Mark tells Jay that in his blog he writes under the pseudonym of Gordo which means fat bastard in Italian. Gordo is politically incorrect and likes his food and booze. He is Garner’s Les Patterson. Early in the blog’s life Mark realised that he would need a good team in order to succeed and he now employs an editor and other staff. His readership has grown to 444,000 and the blog turns over £100,000 a month. “”Confidential’ aims to educate, irritate and info,” he says. He tells us that to succeed, porn needs to be run as a business. “How hypocritical,” he says, “that John Major with his family values wanted to stop my porn business and later it emerged that all the time he was shagging Edwina Currie.” Garner tells us has spent three million pounds keeping himself out of jail.

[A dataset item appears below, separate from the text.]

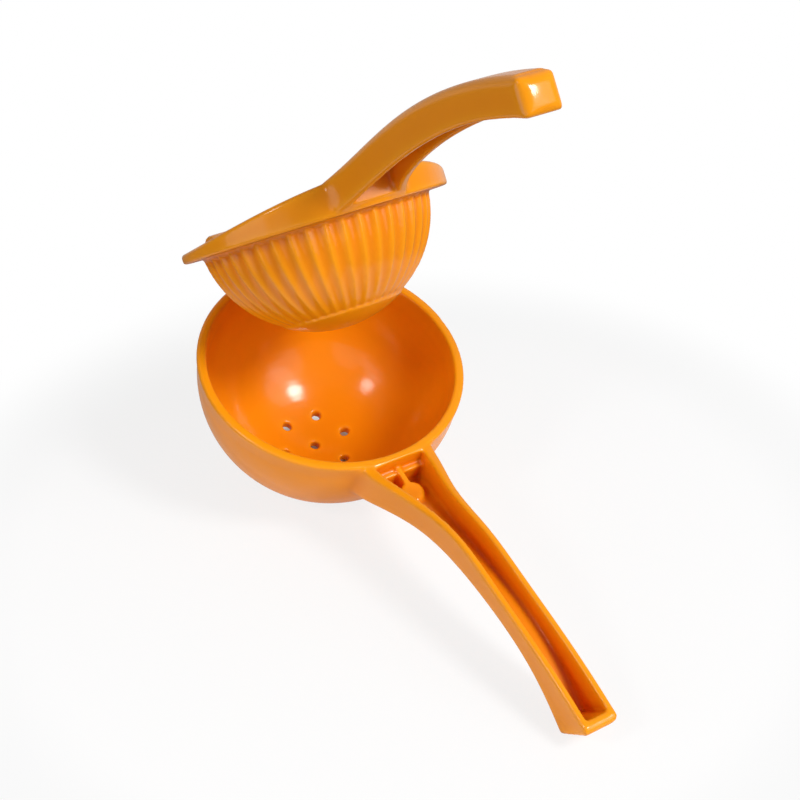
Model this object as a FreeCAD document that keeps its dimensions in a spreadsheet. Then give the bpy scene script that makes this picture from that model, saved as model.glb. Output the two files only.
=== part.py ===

After the interview Jay read out one or two report beginnings. He particularly liked the opening line of this one: “Nobody gets in the way of Mark Garner.” He thinks this sums up his personality and leads the reader to want to continue.

This is my introduction: “Mark Garner, the owner and founder of the online magazine ‘Confidential’ likes nothing so much as being outrageous. He boasts of his success in running a hard porn business and that he has spent three million pounds keeping himself out of jail.

His blog, he tells us, now has a readership of 440,000 and features Gordo, a food writer. Gordo we are told is Italian for fat bastard.

His open, friendly demeanour and conventional dress belie these dubious characteristics.

But is he for real or living in a fantasy world?”